**EXERCISE OBJECTIVE:** Output the lines that follow exactly as they are.

**** SUPPLIED MATERIAL

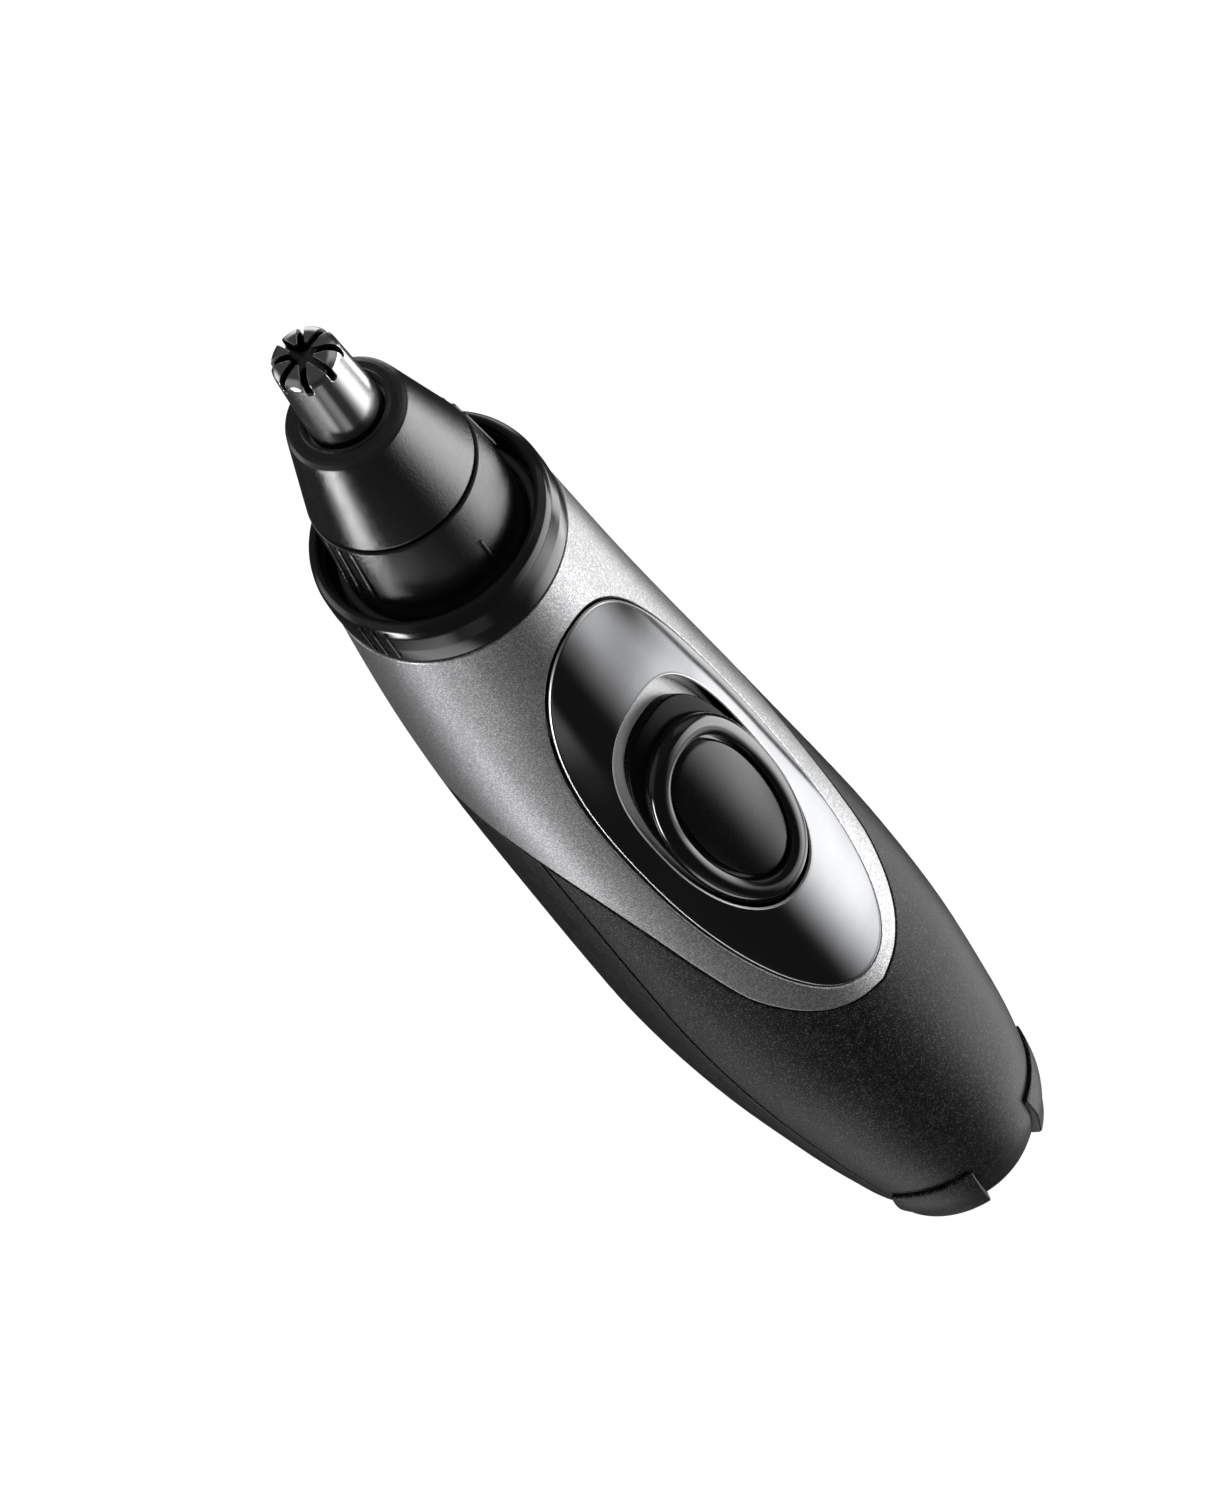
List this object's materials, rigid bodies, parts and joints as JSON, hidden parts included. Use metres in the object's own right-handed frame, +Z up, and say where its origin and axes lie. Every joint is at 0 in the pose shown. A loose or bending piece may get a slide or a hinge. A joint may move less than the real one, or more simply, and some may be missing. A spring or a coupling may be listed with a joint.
{
  "type": "nose hair trimmer",
  "caption": "Battery nose and ear hair trimmer: bowed tapering body, slotted steel guard over a spinning blade, black cone, oval slide switch and a lugged battery cap.",
  "frame": {"origin": "middle of the bounding box footprint, on the plane that the battery cap stands on", "axes": "+Z up along the body towards the cutting guard, -Y the side with the slide switch, +X to the right when the switch faces the viewer"},
  "size_m": [0.0318, 0.0327, 0.1554],
  "materials": {
    "stainless_steel": "polished",
    "satin_black": "satin",
    "gloss_black": "gloss",
    "silver_paint": "satin",
    "charcoal_paint": "satin",
    "smoked_mirror": "polished",
    "silver_floor": "satin",
    "seal_rubber": "matte",
    "frame_plastic": "matte",
    "contact_metal": "satin",
    "motor_steel": "satin",
    "cell_wrap": "satin",
    "chamber_plastic": "satin"
  },
  "bodies": {
    "root": {"shield_shell": "silver_paint", "front_cover": "charcoal_paint", "rear_cover": "charcoal_paint", "oval_panel": "smoked_mirror", "switch_plate": "silver_floor", "switch_leaf": "contact_metal", "collar_ring": "gloss_black", "hair_chamber": "chamber_plastic", "filter_screen": "stainless_steel", "fan_housing": "frame_plastic", "motor_can": "motor_steel", "magnet_ring": "motor_steel", "motor_endcap": "frame_plastic", "battery_tube": "frame_plastic", "motor_mount": "frame_plastic", "frame_screw_left": "motor_steel", "frame_screw_right": "motor_steel", "minus_strip": "contact_metal", "plus_contact": "contact_metal"},
    "rotor": {"inner_blade": "stainless_steel", "blade_spring": "stainless_steel", "drive_shaft": "stainless_steel", "shaft_coupler": "contact_metal", "motor_shaft": "stainless_steel", "fan_impeller": "frame_plastic", "armature": "contact_metal"},
    "head_ring": {"head_seal": "seal_rubber"},
    "head": {"head_skirt": "satin_black", "head_cone": "satin_black", "outer_blade": "stainless_steel"},
    "switch": {"switch_slider": "gloss_black", "switch_dome": "satin_black", "switch_contact": "contact_metal"},
    "cap_spring": {"cell_spring": "contact_metal"},
    "cap": {"battery_cap": "charcoal_paint", "cap_seal": "seal_rubber"},
    "cell": {"aa_cell": "cell_wrap"}
  },
  "joints": [
    {"name": "blade_spin", "type": "hinge", "parent": "root", "child": "rotor", "pos_m": [0, -0.00111, 0.1171], "axis": [0, -0.1219, 0.9925], "continuous": true},
    {"name": "head_pull", "type": "slide", "parent": "root", "child": "head_ring", "axis": [0, -0.1219, 0.9925], "range_m": [0, 0.03]},
    {"name": "head_twist", "type": "hinge", "parent": "head_ring", "child": "head", "pos_m": [0, -0.00111, 0.1171], "axis": [0, -0.1219, 0.9925], "range_deg": [0, 40]},
    {"name": "switch_slide", "type": "slide", "parent": "root", "child": "switch", "axis": [0, 0.024, 0.9997], "range_m": [0, 0.003]},
    {"name": "cap_pull", "type": "slide", "parent": "root", "child": "cap_spring", "axis": [0, 0, -1], "range_m": [0, 0.075]},
    {"name": "cap_twist", "type": "hinge", "parent": "cap_spring", "child": "cap", "pos_m": [0, -0.00229, 0], "axis": [0, 0, -1], "range_deg": [0, 45]},
    {"name": "cell_slide", "type": "slide", "parent": "root", "child": "cell", "axis": [0, 0, -1], "range_m": [0, 0.06]}
  ],
  "couplings": [
    {"joint": "cell_slide", "follows": "cap_pull", "ratio": 0.72}
  ]
}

********

**THE OUTPUT:**
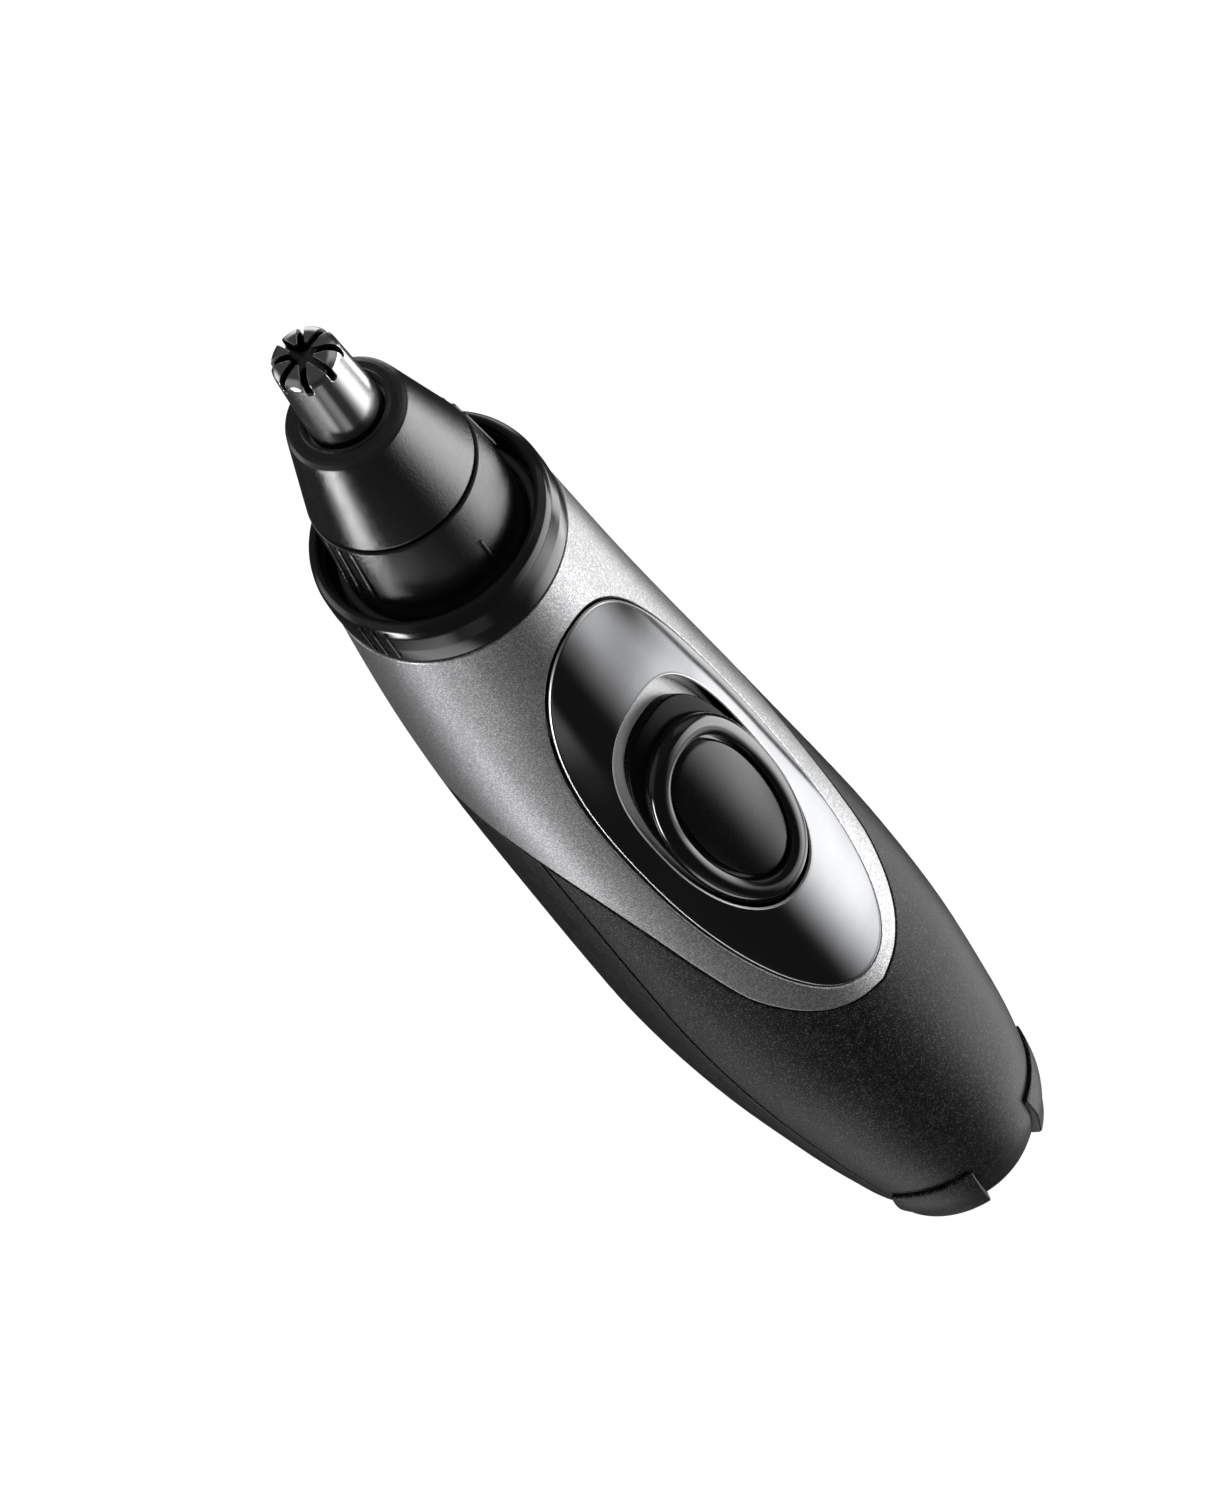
List this object's materials, rigid bodies, parts and joints as JSON, hidden parts included. Use metres in the object's own right-handed frame, +Z up, and say where its origin and axes lie. Every joint is at 0 in the pose shown. A loose or bending piece may get a slide or a hinge. A joint may move less than the real one, or more simply, and some may be missing. A spring or a coupling may be listed with a joint.
{
  "type": "nose hair trimmer",
  "caption": "Battery nose and ear hair trimmer: bowed tapering body, slotted steel guard over a spinning blade, black cone, oval slide switch and a lugged battery cap.",
  "frame": {"origin": "middle of the bounding box footprint, on the plane that the battery cap stands on", "axes": "+Z up along the body towards the cutting guard, -Y the side with the slide switch, +X to the right when the switch faces the viewer"},
  "size_m": [0.0318, 0.0327, 0.1554],
  "materials": {
    "stainless_steel": "polished",
    "satin_black": "satin",
    "gloss_black": "gloss",
    "silver_paint": "satin",
    "charcoal_paint": "satin",
    "smoked_mirror": "polished",
    "silver_floor": "satin",
    "seal_rubber": "matte",
    "frame_plastic": "matte",
    "contact_metal": "satin",
    "motor_steel": "satin",
    "cell_wrap": "satin",
    "chamber_plastic": "satin"
  },
  "bodies": {
    "root": {"shield_shell": "silver_paint", "front_cover": "charcoal_paint", "rear_cover": "charcoal_paint", "oval_panel": "smoked_mirror", "switch_plate": "silver_floor", "switch_leaf": "contact_metal", "collar_ring": "gloss_black", "hair_chamber": "chamber_plastic", "filter_screen": "stainless_steel", "fan_housing": "frame_plastic", "motor_can": "motor_steel", "magnet_ring": "motor_steel", "motor_endcap": "frame_plastic", "battery_tube": "frame_plastic", "motor_mount": "frame_plastic", "frame_screw_left": "motor_steel", "frame_screw_right": "motor_steel", "minus_strip": "contact_metal", "plus_contact": "contact_metal"},
    "rotor": {"inner_blade": "stainless_steel", "blade_spring": "stainless_steel", "drive_shaft": "stainless_steel", "shaft_coupler": "contact_metal", "motor_shaft": "stainless_steel", "fan_impeller": "frame_plastic", "armature": "contact_metal"},
    "head_ring": {"head_seal": "seal_rubber"},
    "head": {"head_skirt": "satin_black", "head_cone": "satin_black", "outer_blade": "stainless_steel"},
    "switch": {"switch_slider": "gloss_black", "switch_dome": "satin_black", "switch_contact": "contact_metal"},
    "cap_spring": {"cell_spring": "contact_metal"},
    "cap": {"battery_cap": "charcoal_paint", "cap_seal": "seal_rubber"},
    "cell": {"aa_cell": "cell_wrap"}
  },
  "joints": [
    {"name": "blade_spin", "type": "hinge", "parent": "root", "child": "rotor", "pos_m": [0, -0.00111, 0.1171], "axis": [0, -0.1219, 0.9925], "continuous": true},
    {"name": "head_pull", "type": "slide", "parent": "root", "child": "head_ring", "axis": [0, -0.1219, 0.9925], "range_m": [0, 0.03]},
    {"name": "head_twist", "type": "hinge", "parent": "head_ring", "child": "head", "pos_m": [0, -0.00111, 0.1171], "axis": [0, -0.1219, 0.9925], "range_deg": [0, 40]},
    {"name": "switch_slide", "type": "slide", "parent": "root", "child": "switch", "axis": [0, 0.024, 0.9997], "range_m": [0, 0.003]},
    {"name": "cap_pull", "type": "slide", "parent": "root", "child": "cap_spring", "axis": [0, 0, -1], "range_m": [0, 0.075]},
    {"name": "cap_twist", "type": "hinge", "parent": "cap_spring", "child": "cap", "pos_m": [0, -0.00229, 0], "axis": [0, 0, -1], "range_deg": [0, 45]},
    {"name": "cell_slide", "type": "slide", "parent": "root", "child": "cell", "axis": [0, 0, -1], "range_m": [0, 0.06]}
  ],
  "couplings": [
    {"joint": "cell_slide", "follows": "cap_pull", "ratio": 0.72}
  ]
}